The more simple pleasures of the weekend:

--haircut--oh, how I love when they shampoo your hair. It's like a brain massage.
--pot and pizza--just as good as pizza and beer
--sunshine--though when I stepped outside, it had been so long since I had seen the sun, I forgot what it would be like. Vampira feels a little discombobulated.
--my bed. Alone in it [with the exception of Thursday]
--sleeping 12 hours. And I could do it again.
--laughing with Daniel about the absurdity of seeing a child inside a grocery cart and wheeling himself around like he was in a wheelchair. Kindred Spirits make for good sight-seeing.
--a hot shower on a lazy Sunday. Good for the soul, I say.
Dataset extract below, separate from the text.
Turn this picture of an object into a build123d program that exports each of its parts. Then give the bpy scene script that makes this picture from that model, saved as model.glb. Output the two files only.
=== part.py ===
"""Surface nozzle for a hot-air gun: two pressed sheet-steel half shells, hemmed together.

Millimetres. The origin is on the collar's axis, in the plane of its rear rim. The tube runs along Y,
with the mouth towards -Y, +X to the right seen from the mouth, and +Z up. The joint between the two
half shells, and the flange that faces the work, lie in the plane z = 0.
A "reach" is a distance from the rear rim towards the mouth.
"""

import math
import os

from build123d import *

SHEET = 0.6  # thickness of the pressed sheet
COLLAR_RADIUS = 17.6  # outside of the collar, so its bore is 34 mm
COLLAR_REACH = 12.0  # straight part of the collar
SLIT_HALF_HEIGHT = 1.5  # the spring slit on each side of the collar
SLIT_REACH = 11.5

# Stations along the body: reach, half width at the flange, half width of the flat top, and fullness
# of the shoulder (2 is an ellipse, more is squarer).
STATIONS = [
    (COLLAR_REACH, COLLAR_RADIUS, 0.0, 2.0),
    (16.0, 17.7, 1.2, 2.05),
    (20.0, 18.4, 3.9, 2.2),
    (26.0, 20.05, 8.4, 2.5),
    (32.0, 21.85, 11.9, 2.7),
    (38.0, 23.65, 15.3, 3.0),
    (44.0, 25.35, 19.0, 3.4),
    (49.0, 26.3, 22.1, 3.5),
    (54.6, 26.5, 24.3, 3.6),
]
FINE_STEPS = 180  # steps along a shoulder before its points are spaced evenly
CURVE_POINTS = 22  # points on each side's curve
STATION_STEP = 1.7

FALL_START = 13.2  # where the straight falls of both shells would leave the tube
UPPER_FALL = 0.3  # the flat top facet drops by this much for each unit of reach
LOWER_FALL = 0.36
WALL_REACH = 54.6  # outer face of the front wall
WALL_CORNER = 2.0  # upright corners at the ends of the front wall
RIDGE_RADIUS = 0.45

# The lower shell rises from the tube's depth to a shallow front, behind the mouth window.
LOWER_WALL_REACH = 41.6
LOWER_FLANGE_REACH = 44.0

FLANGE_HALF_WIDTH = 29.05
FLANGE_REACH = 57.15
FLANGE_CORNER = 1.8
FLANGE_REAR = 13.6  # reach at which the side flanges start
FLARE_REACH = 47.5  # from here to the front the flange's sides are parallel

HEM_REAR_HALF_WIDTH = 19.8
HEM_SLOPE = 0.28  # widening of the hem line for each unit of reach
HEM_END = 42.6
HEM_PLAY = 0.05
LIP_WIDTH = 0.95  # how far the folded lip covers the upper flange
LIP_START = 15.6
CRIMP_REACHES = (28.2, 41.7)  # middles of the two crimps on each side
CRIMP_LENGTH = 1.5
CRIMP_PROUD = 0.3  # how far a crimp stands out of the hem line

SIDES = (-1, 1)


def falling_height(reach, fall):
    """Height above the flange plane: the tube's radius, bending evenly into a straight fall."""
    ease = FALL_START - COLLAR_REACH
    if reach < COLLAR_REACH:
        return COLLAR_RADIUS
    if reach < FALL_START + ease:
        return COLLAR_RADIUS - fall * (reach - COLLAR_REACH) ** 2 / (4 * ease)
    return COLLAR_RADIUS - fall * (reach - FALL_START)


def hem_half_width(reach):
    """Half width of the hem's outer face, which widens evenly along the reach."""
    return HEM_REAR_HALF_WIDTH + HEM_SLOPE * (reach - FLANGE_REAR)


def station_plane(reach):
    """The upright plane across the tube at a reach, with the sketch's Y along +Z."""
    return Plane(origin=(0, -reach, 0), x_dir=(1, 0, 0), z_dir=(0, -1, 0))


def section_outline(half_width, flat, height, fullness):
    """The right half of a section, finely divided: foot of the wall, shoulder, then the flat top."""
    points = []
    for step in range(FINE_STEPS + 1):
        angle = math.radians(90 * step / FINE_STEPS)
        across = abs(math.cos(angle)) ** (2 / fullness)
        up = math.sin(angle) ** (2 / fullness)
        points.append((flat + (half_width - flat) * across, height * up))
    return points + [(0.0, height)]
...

The next two weeks should be pretty insane. Please keep all hands and feet inside. It's all fun and games until someone loses a limb.

Why can't we not be sober?
I just want to start this over.
Why can't we drink forever?
I just want to start this over.

I am just a worthless liar.
I am just an imbecile.
I will only complicate you.
Trust in me and fall as well.


--Tool

Now I have to go take a spelling test. Wish me lukk.